Robert Nundi & his wives
Until recently, we knew very little about this monument, which stands against the west wall of the church.
Read on for the story of this fascinating monument, or follow the link and watch an animation by local film makers, Pudding Bag Productions, of Helen Bralesford's clever play, which was first premiered in the Church in July 2018.
It is an expensive alabaster monument, which would have been coloured and gilded when new. The alabaster is local, probably from Chellaston, and the black infill is pitch. The central male figure was clearly wealthy; he is depicted wearing fine clothes and a ring. The two women are fashionably dressed and wear fine girdles. The wife to Robert’s right wears a pomander at her waist, with a human face.
In medieval times, monuments were often designed to order during a person’s lifetime. Details were added as far as possible, leaving a gap for date of death.
From our reading of the inscription at the base of the monument, now indistinct through damage and proximity with the floor tiles, we believed the central figure to be Robert Mundi, flanked by his two wives, both Elizabeth. Then in January 2018 a visit from a member of the Church Monuments Society threw what we thought we knew up in the air.
Let's take a closer look at the inscription. It's in Medieval Latin and is much abbreviated.
orate pro a[n]i[m]bus Roberti Nu[n]di Elezab[ethe] et Elezab[ethe]
uxoru[m] eius qui quidem Robertus obitt XIIdie
mensis Aprilis anno d[omi]ni MCCCCCXXVI
(F A Greenhill – in “The Incised Slabs of Leicestershire & Rutland”. 1958, translates it as follows:
Pray for the souls of Robert Nundi Elizabeth and Elizabeth wives of Robert who died the 12th day of the month of April 1526.

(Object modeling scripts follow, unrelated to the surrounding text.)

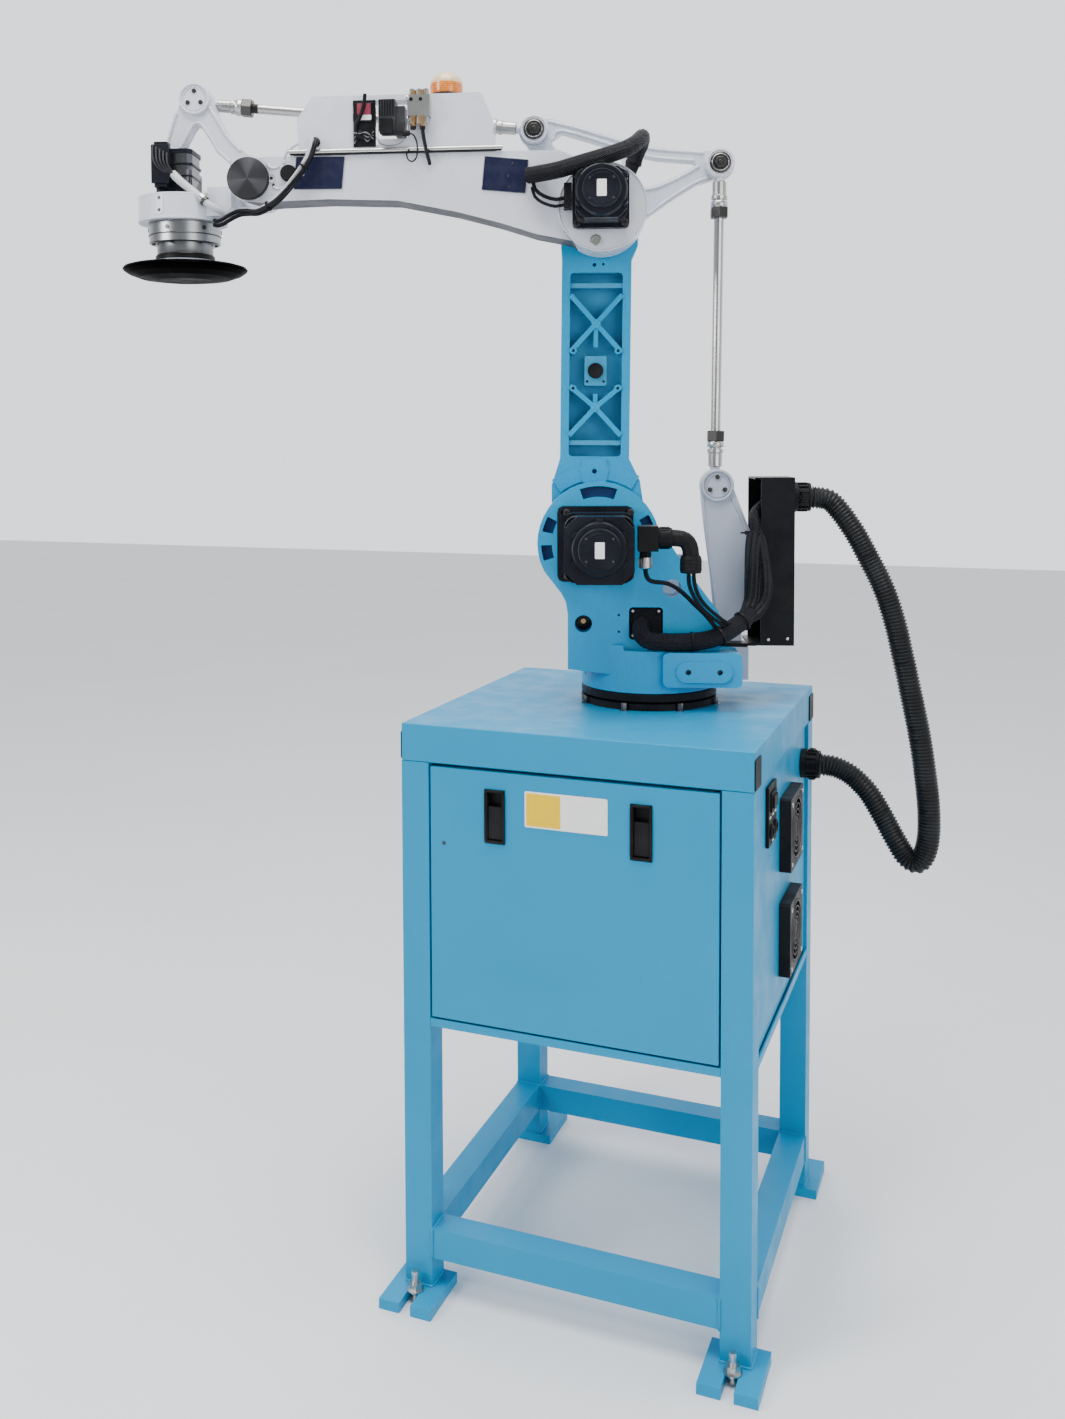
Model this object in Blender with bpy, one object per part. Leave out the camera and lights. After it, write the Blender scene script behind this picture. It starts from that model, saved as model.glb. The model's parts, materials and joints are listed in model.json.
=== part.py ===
"""Four-axis palletising robot arm bolted to the top of a sheet-metal cabinet stand.

Metres, +Z up. The stand is square to the world axes. The arm is built in the turret's frame, whose
x runs from the tool to the back of the arm and whose y runs away from the motor side.
"""

import math

import bmesh
import bpy
from mathutils import Matrix, Vector

# ---------------------------------------------------------------- stand
STAND_X, STAND_Y = 0.2904, 0.0  # centre of the stand from the origin
HALF = 0.300  # half the width and half the depth
TOP_Z = 1.000
PLATE_T = 0.012  # top plate
BAND_Z = 0.936  # underside of the top band
SKIRT_T = 0.004
TUBE, TUBE_WALL = 0.050, 0.003
FOOT_T, FOOT_OUT, FOOT_IN, FOOT_END = 0.018, 0.0226, 0.0236, 0.0607
SLOT_W, SLOT_L = 0.021, 0.048
RAIL_Z0, RAIL_Z1 = 0.070, 0.122
BODY_Z0 = 0.480
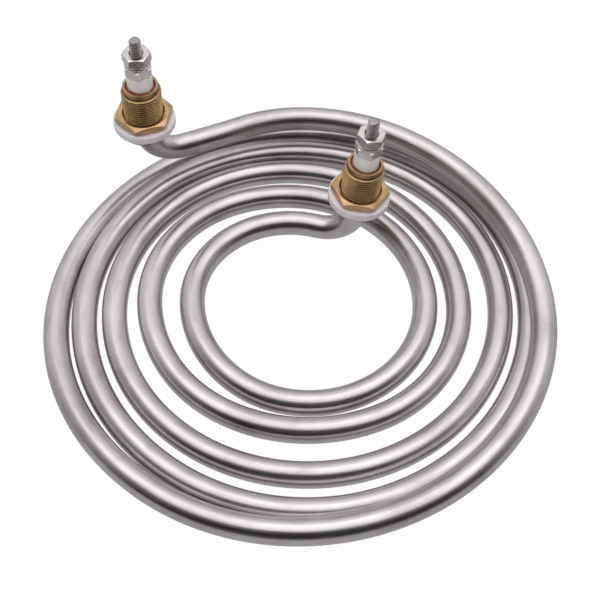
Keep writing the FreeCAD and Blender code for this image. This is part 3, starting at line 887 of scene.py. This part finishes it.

Armed with ‘Nundi,’ we searched again … and found a will, which is in the care of the Leicestershire Records Office.
Detail from will,
It’s dated 9th March 1525/6 (the new year began in March at that time, so what was 1525 to them would be 1526 to us), very shortly before his death.
Robert requests burial at St Helen’s and makes several gifts to religious foundations – to ‘the mudder church of Lincoln’, the Brotherhood of Repton, the Abbey of Gresley and the ’nunnes’ of Langley Priory among others. He then makes bequests to several friends, before moving on to his wife, Alice, and sons Edward and Richard.
Alice is a surprise, as surely the monument describes two Elizabeths, but could a semi-illiterate stone carver have made a mistake, or could our modern eyes have read the inscription wrongly? It’s not much of a leap from ‘Elezab’ to ‘Alice.’
Alice, Edward and Richard all get half a dozen spoons, a ‘fedderbed’, bolster, pillow, blankets and a pair of sheets. Provision is made for Edward, 'till he be made preste if he be disposed for to be.'
Alice is given use of Robert’s lands and tenements in the Lordship of Ashby for the term of her life, thereafter to Richard and his heirs. Edward has life interest in the lands and, among other provisions, some money is to be used to pay the priest to pray for the souls of his father, mother and Alice. Edward, we deduce, is Robert’s son from his first marriage.
The residue of Robert’s goods after his funeral and payment of debts are to be disposed of by his executors amongst his wife and children and 'for the health of my soule as they shall thinke best'
Thanks to Carol Walton of Ashby Museum for her painstaking work, deciphering Robert’s will from medieval to modern English.
There is one more detail to add …
It’s clear from looking at the clothes Robert Nundi and his wives are wearing on the monument that Robert was a wealthy man. The bequests in his will confirm this. Part of his estate later went into the endowment of Ashby’s original grammar school in 1567. So where did his wealth come from?
A search through the National Archives at Kew found a case in the Court of Chancery, between Thomas Clarion, a fuller in London (a fuller cleaned wool) and Robert Nundi of Ashby de la Zouch, tailor. Its subject was the detention of deeds relating to half a burgage in Ashby. A burgage was a plot of land held by a freeman, or a man entitled to practise a trade within a town and to participate in electing members of the town’s council.
Robert Nundi was a householder, a landowner and a prosperous tailor in the town. Further research hasn’t brought up any more details yet. We don’t know what happened to his widow, Alice. We don’t know whether or not his elder son entered the priesthood, or whether his younger son followed in his father’s profession.
Research is ongoing. Watch this space!